Il 5 maggio 2015 sarà ricordato in Italia come il giorno della protesta più importante che i lavoratori della scuola pubblica abbiano realizzato negli ultimi 8 anni. Uno sciopero generale che ha paralizzato per una giornata le scuole pubbliche del paese.
Era dai tempi delle “riforme” dell’istruzione pubblica dei ministri di Berlusconi che non si vedevano tanti professori e studenti manifestare uniti nelle strade delle città italiane.
Lo sciopero generale, convocato per la prima volta dopo tanti anni di divisioni in maniera unitaria, da parte dei sindacati, ha visto un’alta partecipazione: 80% secondo i dati della CGIL, maggior sindacato italiano.
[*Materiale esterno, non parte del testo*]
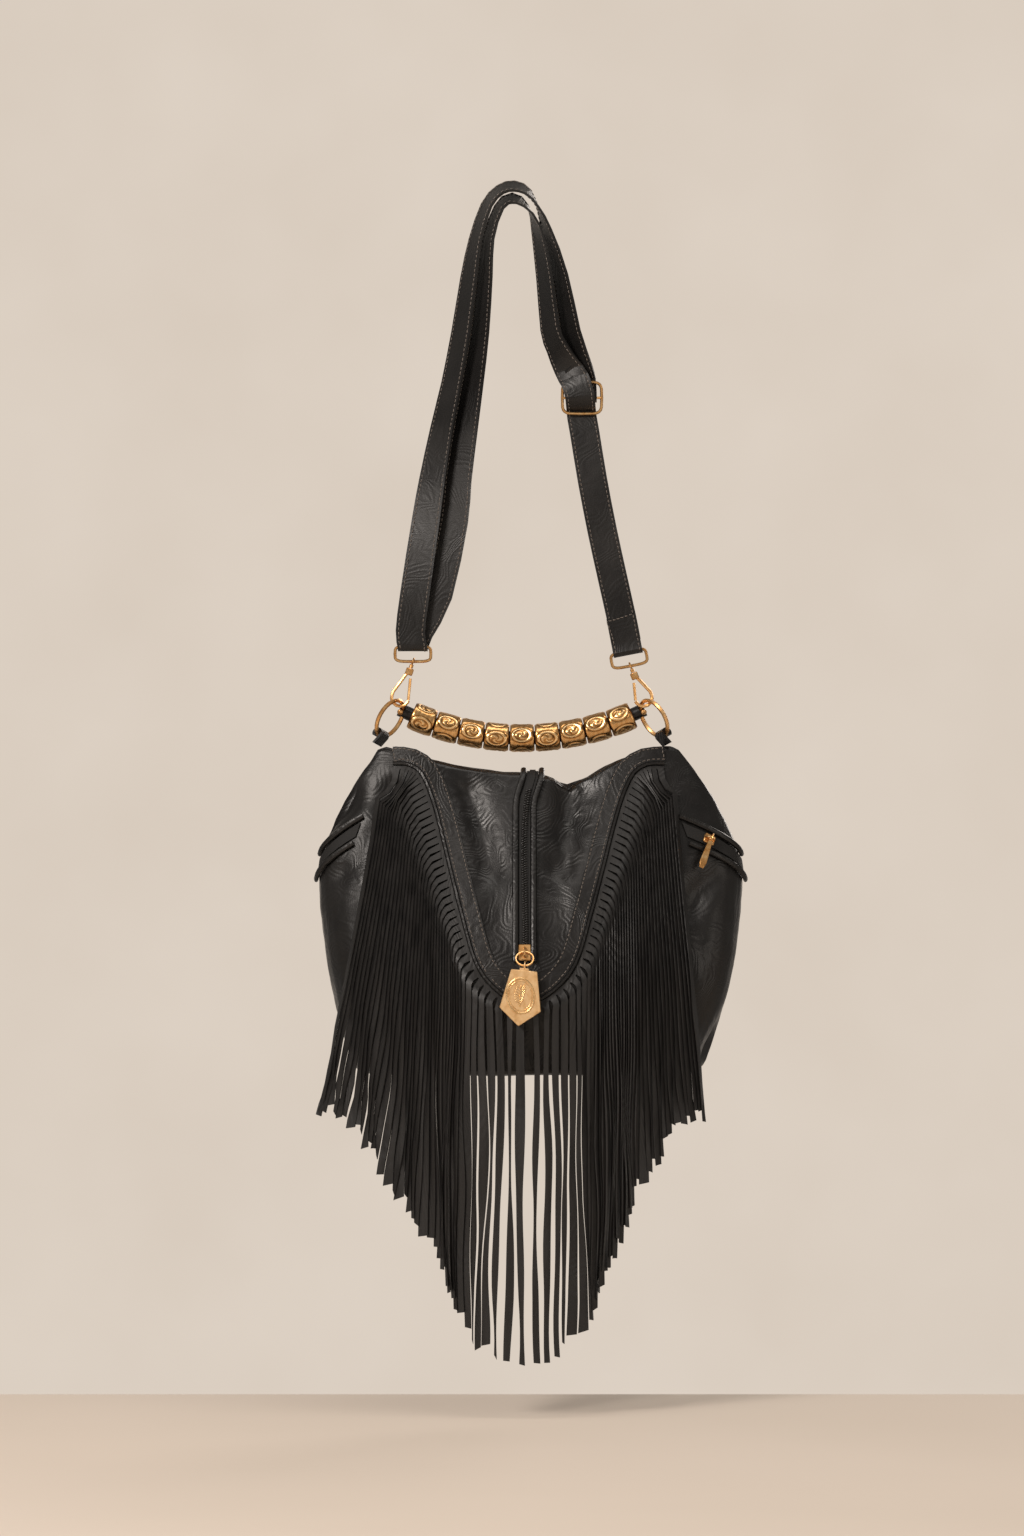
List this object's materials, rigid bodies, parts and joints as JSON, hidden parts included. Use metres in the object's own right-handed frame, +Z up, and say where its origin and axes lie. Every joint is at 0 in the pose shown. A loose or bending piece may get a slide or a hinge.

Classi vuote in tutto il paese
Le classi sono rimaste vuote in molte scuole italiane anche per l’assenza degli studenti, che hanno preso parte in massa alle manifestazioni cittadine. A Roma erano in 25 mila, 20 mila a Milano (in una protesta che si è svolta in modo pacifico dopo i pesanti disordini del primo maggio scorso), 15 mila a Bari, 5 mila a Cagliari, 10 mila a Palermo, 5 mila a Catania, con un totale di almeno 500.000 manifestanti in tutto il paese.
Professori e studenti hanno manifestato contro la riforma dell’istruzione pubblica battezzata “La Buona Scuola” dal governo Renzi. Una riforma che prevede fra le varie cose un aumento di potere per i presidi, la possibilità di dare il 5 per mille alle singole scuole e sgravi per le scuole private paritarie (questi i punti più controversi).
La scuola italiana ha manifestato anche per dire basta alla cronica mancanza di finanziamenti. Sono anni che i governi tagliano i finanziamenti all’istruzione pubblica, gli stipendi dei docenti italiani restano fra i più bassi d’Europa ed i centri di tutto il paese hanno carenza di fondi per laboratori ed attività pratiche. Inoltre resta gravissima la situazione di degrado di molti edifici scolastici, resa evidente dal moltiplicarsi di casi di cedimento di controsoffitti, cornicioni, danni di altro tipo. Nel disegno di legge “la Buona Scuola” è previsto uno stanziamento importante, giudicato però non soddisfacente.
Alla fine della giornata di proteste il presidente del Governo Matteo Renzi ha affermato che ascolterà i docenti, ma che proseguirà sulla sua strada “per il cambiamento”.